I can also understand from a community perspective how the experience may have helped Monye: many people would want to be with their families following a funeral, but Strictly is known for the tight-knit nature of each year’s cast. Although social distancing and safety measures prevent the current group from being within close proximity with each other, being among his peers in the studio may have helped him. This could surprise people, as Saturday night was only the first live show, but it’s important to remember that the cast will already have spent a significant amount of time together: Fridays always involve a dress rehearsal, plus the launch show which aired during the previous weekend was pre-recorded, and the team have met on several occasions for other promotional activities. Many of the celebrities have also shared that they offer each other moral support via a private group chat and each other’s social media pages, so I don’t doubt that they’ve already developed a familial bond, and therefore provide a helpful environment when each other may be struggling.

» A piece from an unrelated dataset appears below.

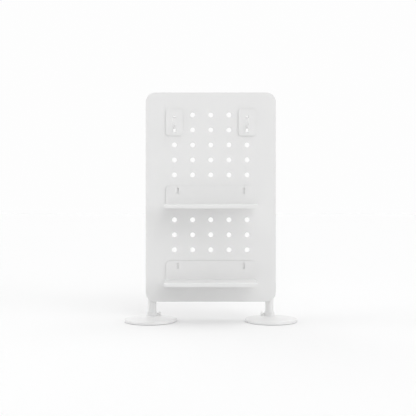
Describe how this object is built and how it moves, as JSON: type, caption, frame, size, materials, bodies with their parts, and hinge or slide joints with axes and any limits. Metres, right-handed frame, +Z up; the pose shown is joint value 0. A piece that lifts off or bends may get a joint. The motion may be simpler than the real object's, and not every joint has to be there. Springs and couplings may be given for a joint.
{
  "type": "pegboard tool wall",
  "caption": "Free-standing white steel pegboard on round swivelling feet, with lift-off shelves and peg hooks for small tools.",
  "frame": {"origin": "on the floor, under the middle of the wall's bounding box", "axes": "+Z up, the perforated front faces -Y, +X to the right as seen from the front"},
  "size_m": [0.391, 0.1225, 0.524],
  "materials": {
    "panel_paint": "fine matt powder coat",
    "post_paint": "fine matt powder coat",
    "foot_paint": "fine matt powder coat",
    "shelf_paint": "fine matt powder coat",
    "hook_paint": "fine matt powder coat",
    "pad_rubber": "matt pale grey rubber",
    "cap_plastic": "moulded white plastic",
    "knob_plastic": "moulded white plastic",
    "saddle_plastic": "moulded white plastic",
    "screw_steel": "zinc-plated steel",
    "fixing_steel": "zinc-plated steel",
    "nut_chrome": "nickel-plated steel"
  },
  "bodies": {
    "stand": {"panel": "panel_paint", "left_post": "post_paint", "right_post": "post_paint", "left_post_cap": "cap_plastic", "right_post_cap": "cap_plastic", "panel_studs": "fixing_steel", "post_saddles": "saddle_plastic", "curved_washers": "fixing_steel", "cap_nuts": "nut_chrome"},
    "upper_shelf": {"upper_shelf": "shelf_paint"},
    "lower_shelf": {"lower_shelf": "shelf_paint"},
    "left_foot": {"left_foot_disc": "foot_paint", "left_foot_pad": "pad_rubber", "left_foot_socket": "foot_paint"},
    "left_thumb": {"left_thumb_screw": "screw_steel", "left_thumb_knob": "knob_plastic"},
    "left_hook": {"left_hook_plate": "hook_paint", "left_hook_arm": "hook_paint"},
    "right_foot": {"right_foot_disc": "foot_paint", "right_foot_pad": "pad_rubber", "right_foot_socket": "foot_paint"},
    "right_thumb": {"right_thumb_screw": "screw_steel", "right_thumb_knob": "knob_plastic"},
    "right_hook": {"right_hook_plate": "hook_paint", "right_hook_arm": "hook_paint"}
  },
  "joints": [
    {"name": "left_foot_swivel", "type": "hinge", "parent": "stand", "child": "left_foot", "pos_m": [-0.1365, 0.04225, 0.006], "axis": [0, 0, 1], "continuous": true},
    {"name": "left_thumb_turn", "type": "hinge", "parent": "left_foot", "child": "left_thumb", "pos_m": [-0.12125, 0.04225, 0.011], "axis": [1, 0, 0], "range_deg": [0, 360]},
    {"name": "left_hook_lift", "type": "slide", "parent": "stand", "child": "left_hook", "axis": [0, 0, 1], "range_m": [0, 0.0033]},
    {"name": "right_foot_swivel", "type": "hinge", "parent": "stand", "child": "right_foot", "pos_m": [0.1365, 0.04225, 0.006], "axis": [0, 0, 1], "continuous": true},
    {"name": "right_thumb_turn", "type": "hinge", "parent": "right_foot", "child": "right_thumb", "pos_m": [0.12125, 0.04225, 0.011], "axis": [-1, 0, 0], "range_deg": [0, 360]},
    {"name": "right_hook_lift", "type": "slide", "parent": "stand", "child": "right_hook", "axis": [0, 0, 1], "range_m": [0, 0.0033]},
    {"name": "upper_shelf_lift", "type": "slide", "parent": "stand", "child": "upper_shelf", "axis": [0, 0, 1], "range_m": [0, 0.0033]},
    {"name": "lower_shelf_lift", "type": "slide", "parent": "stand", "child": "lower_shelf", "axis": [0, 0, 1], "range_m": [0, 0.0033]}
  ]
}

As the competition continues during the coming months, I hope that it is able to continue to support the conversations we have about bereavement. I also hope that those conversations are able to be led by those who are involved, as well as at their comfort level. The contestants who have spoken about bereavement in the past have set a great example of doing what is right for your individual circumstances, and that is the message I would like everyone to receive – it’s ok to speak about it if you wish, and it’s ok to take time out for yourself, or to continue to honour a commitment. What’s most important is that you choose what is right for you.